Христиане быстро перебросили орудия в Сент-Эльмо, и выстрел по неприятелю, в панике взбиравшемуся на борт галер в переполненном порту Марсамшетт, был скорее бравадой. Пальнуть лишний раз не помешает, это всегда усугубляет у врага горечь поражения. Однако защитники заметили сверху кое-какие перемены: вновь причаливавшие к берегу лодки, спрыгивавшие на сушу солдаты. Быть такого не может!
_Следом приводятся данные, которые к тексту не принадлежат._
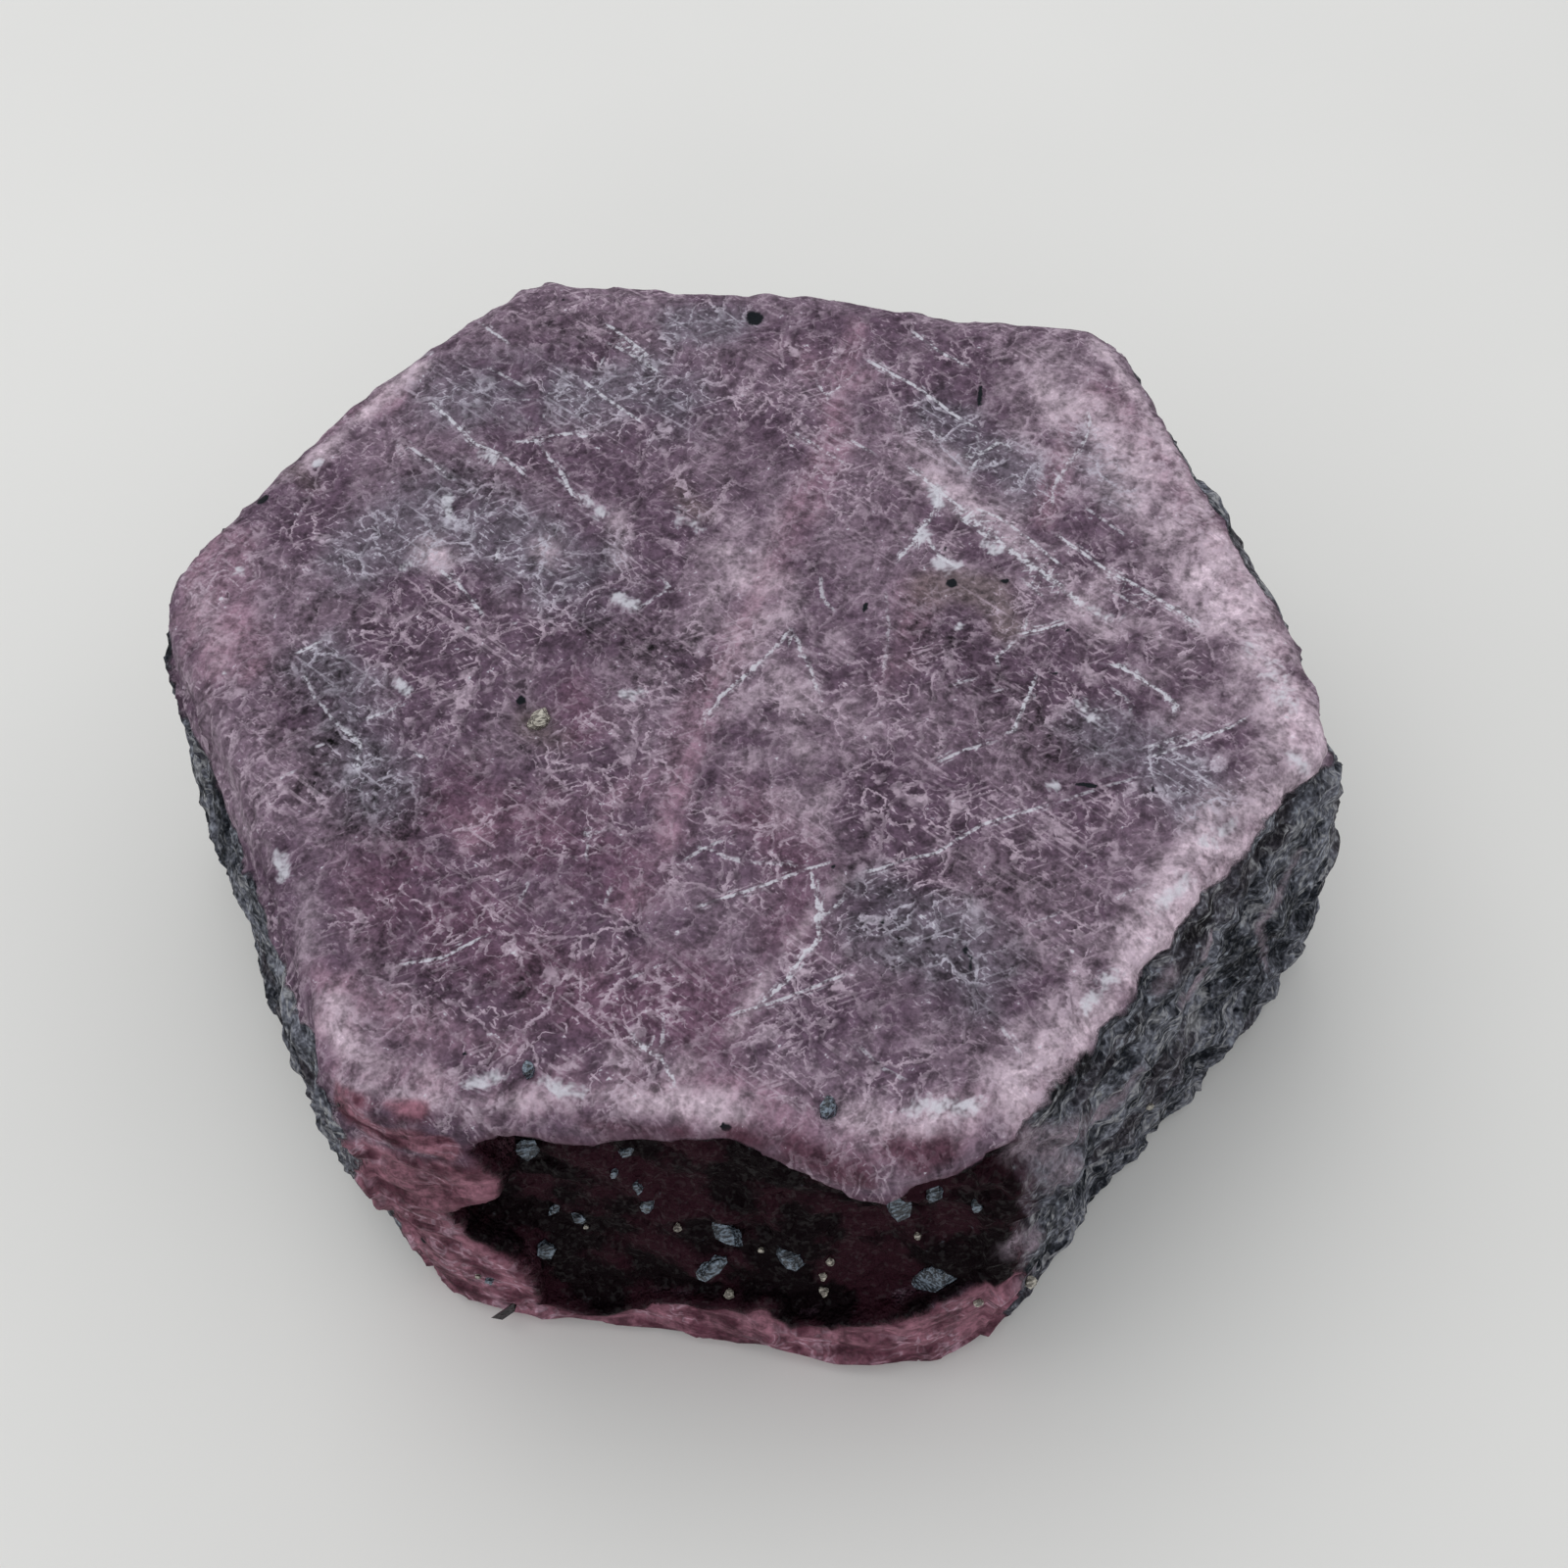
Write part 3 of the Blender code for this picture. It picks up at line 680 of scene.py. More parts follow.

Однако победно трубившие фанфары доказывали как раз обратное.
В наскоро растянутой на скалистом берегу командирской палатке сидели друг против друга Мустафа-паша и адмирал Пиали.
— Неужели вы не видите, насколько безумна ваша затея, Мустафа-паша?
— Я вижу в ней возможность исправить допущенные огрехи. И еще вижу, что вы предали нас, не сумев одолеть неверных на море.
— Как вы смеете обвинять меня?
— Потом, потом, Пиали. А сейчас у меня встреча с еще одним недругом.
— Ваши люди измотаны, их боевой дух сломлен.
— Зато я бодр и силен духом.
— Им бы доползти до причала, а вы собираетесь бросить их в бой.
— Долг каждого солдата — честно служить султану.
— А долг главнокомандующего — проявить благоразумие там, где это требуется.
— Вы обладаете подобным качеством?
Выпрямившись, Пиали до хруста сжал кулаки. Старому грубияну сейчас уместнее было бы не осыпать его оскорблениями, а вспомнить ужасы минувших месяцев. Но ничего, у адмирала имелись кое-какие планы относительно Мустафы-паши. Придется устроить ему любезную встречу с наемным убийцей где-нибудь в Константинополе. Еще до того, как пойдут слухи, до того, как его репутация будет раз и навсегда замарана.
Он поймал себя на мысли, что думает о той девчонке с Мальты, о ее неземной красоте, о ее, несомненно, благородном происхождении. Бесстыдница сумела бежать, выскользнуть из его цепких объятий, как, впрочем, и ее соотечественники-островитяне. Такая потеря… Ее образ поблек, уступив место физиономии генерала.
— Отведите галеры на семь миль отсюда, в залив Святого Павла. И дожидайтесь меня там, Пиали.
— А вы тем временем ввяжетесь в бой с теми, кого считаете несерьезным противником?..
— Я не имею привычки недооценивать противника, да будет вам известно. И располагаю армией.
— Армией? — Пиали откинул полог палатки. — Сбродом, ватагой немощных и полумертвых. Каким образом вы рассчитываете заставить их воевать?
— Что такое? Несчастная флотская потаскуха, одуревшая от вина и лености, имеет наглость допрашивать меня?
— Вы идете на верную гибель.
— Лучше погибнуть с почетом, чем позорно бежать. За три месяца я потерял почти тридцать тысяч человек, похоронил легендарного Драгута, лейтенанта янычар Агу, командующего артиллерией. И чего мы этим добились?